Among those claims is that the DNC made an unethical, but legal, agreement with the Clinton campaign, stipulating that Clinton would be given near-complete control of the party in exchange for fundraising and financial support. The agreement was signed by Amy Dacey, former CEO of the DNC, and Robby Mook, Clinton’s campaign manager.

More than 300 former Clinton staffers signed an open letter pushing back against the book’s claims. While the letter does not explicitly deny the existence of a fundraising agreement between Clinton’s campaign and the DNC, it does assert that the staffers “do not recognize the campaign [Brazile] portrays in the book.” The letter’s signees further sought to discredit Brazile by claiming she bought into rumors about Clinton’s health circulated by Russia and the far-right.

In assessing whether Brazile’s claims are credible, it is important to consider her history. Many factors suggest that Brazile should not be trusted. During the Democratic primary, she received debate questions from CNN in advance and forwarded them to Clinton, a decision which was clearly unethical. It is commonly understood that the contestants of presidential debates will not — and should not — have access to the questions beforehand, especially if one candidate is given access and others are not.

Brazile initially denied these accusations, stating to journalist. Megyn Kelly that the allegation was “totally false.” Finally, on March 17, 2017, Brazile admitted in a TIME essay that she shared debate questions with Clinton, and expressed regret for doing so.

The fact that Brazile has been dishonest and has engaged in unethical behavior in the past does not immediately discredit all of her book’s assertions. It does, however, mean that her claims must be taken with a grain of salt.

It is also important to consider that Brazile has already walked back some of the claims in her book. In Hacks, Brazile describes microaggressions by Robby Mook as being motivated by gender bias. However, when she later appeared on Tucker Carlson’s show, she denied that Mook displayed any sexist behavior, instead asserting that he had been “condescending and dismissive.”

In a different interview, Brazile withdrew some of her claims regarding the DNC and the Democratic nomination being rigged for Clinton. On ABC’s “This Week”, she claimed “there was no evidence” that the nomination was rigged in favor of Clinton. This statement was made in direct contradiction to statements in her book, in which she reveals that she sought to find evidence that the nomination was rigged and was then able to find the smoking gun in the form of the fundraising agreement between Hillary For America and the Hillary Victory Fund.

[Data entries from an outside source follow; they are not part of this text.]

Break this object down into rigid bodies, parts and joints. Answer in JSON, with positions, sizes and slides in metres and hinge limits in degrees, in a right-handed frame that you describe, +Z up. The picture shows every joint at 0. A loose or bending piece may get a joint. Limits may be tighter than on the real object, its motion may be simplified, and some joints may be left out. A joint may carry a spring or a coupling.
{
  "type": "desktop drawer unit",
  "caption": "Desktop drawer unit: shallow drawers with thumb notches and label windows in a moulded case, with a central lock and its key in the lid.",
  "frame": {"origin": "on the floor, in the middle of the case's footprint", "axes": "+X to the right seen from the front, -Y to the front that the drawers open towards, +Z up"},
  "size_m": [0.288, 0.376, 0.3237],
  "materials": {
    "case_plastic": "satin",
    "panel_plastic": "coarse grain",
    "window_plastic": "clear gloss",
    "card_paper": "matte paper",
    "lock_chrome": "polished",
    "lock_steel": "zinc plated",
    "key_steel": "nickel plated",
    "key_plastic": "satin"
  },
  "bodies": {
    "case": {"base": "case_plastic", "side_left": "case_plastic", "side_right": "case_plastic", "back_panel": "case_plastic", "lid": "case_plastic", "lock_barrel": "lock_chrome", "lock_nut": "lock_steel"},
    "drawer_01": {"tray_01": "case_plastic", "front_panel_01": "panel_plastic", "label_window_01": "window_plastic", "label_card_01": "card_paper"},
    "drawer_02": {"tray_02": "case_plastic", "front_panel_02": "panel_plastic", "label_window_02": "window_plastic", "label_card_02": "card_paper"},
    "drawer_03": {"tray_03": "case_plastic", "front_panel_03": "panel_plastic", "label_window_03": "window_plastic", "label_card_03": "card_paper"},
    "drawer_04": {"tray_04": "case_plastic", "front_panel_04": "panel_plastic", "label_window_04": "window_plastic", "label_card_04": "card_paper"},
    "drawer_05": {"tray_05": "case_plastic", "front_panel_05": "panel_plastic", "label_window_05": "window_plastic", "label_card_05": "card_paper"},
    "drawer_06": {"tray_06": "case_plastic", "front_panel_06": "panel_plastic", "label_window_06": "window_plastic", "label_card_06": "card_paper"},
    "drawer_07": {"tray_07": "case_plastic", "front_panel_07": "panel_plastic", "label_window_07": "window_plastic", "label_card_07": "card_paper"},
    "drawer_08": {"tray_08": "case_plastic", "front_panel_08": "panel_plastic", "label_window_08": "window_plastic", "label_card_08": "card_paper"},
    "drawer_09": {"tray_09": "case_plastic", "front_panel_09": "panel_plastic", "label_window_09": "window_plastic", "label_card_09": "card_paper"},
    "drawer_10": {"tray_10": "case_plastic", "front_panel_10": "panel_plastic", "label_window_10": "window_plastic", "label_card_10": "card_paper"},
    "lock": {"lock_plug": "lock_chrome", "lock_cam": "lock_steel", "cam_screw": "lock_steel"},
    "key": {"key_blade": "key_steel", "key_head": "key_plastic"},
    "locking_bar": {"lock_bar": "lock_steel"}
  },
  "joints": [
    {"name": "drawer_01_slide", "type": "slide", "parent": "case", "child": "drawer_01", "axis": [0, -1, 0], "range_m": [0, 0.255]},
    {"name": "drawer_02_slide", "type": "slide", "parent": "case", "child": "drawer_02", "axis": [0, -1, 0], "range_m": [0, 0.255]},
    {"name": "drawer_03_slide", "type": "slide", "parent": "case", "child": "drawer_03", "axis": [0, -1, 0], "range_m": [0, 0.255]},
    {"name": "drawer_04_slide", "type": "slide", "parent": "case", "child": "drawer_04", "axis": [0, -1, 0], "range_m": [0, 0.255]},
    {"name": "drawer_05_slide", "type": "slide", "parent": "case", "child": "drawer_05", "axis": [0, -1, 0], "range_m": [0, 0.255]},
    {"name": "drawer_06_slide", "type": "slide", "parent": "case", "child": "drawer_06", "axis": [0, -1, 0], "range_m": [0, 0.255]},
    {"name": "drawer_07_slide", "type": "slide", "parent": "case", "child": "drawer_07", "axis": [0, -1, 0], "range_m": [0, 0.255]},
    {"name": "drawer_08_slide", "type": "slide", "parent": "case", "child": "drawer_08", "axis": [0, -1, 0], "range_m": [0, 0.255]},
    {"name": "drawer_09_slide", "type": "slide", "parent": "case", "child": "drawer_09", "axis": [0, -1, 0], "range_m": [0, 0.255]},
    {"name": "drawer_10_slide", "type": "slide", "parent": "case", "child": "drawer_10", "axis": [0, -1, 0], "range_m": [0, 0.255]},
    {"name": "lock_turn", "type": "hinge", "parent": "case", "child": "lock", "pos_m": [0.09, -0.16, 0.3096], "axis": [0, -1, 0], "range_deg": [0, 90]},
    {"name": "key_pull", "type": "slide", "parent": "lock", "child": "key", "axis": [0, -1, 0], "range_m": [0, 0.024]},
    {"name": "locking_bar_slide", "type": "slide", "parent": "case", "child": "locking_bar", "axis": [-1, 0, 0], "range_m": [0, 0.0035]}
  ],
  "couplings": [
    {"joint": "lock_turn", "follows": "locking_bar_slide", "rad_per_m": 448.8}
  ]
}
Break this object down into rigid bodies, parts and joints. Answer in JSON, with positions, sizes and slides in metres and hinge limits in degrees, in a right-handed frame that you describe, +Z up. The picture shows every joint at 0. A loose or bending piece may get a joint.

Ultimately, the claims levied by Brazile may be true, but the fact that she has engaged in dishonest behavior in the past and ended up walking back those claims indicates that further investigation is needed before accepting the conclusions that she offers in her book. Controversies regarding the 2016 election will likely be rehashed for years to come — understanding those controversies will require careful evaluation of the available facts, and digging to uncover what may be under the surface.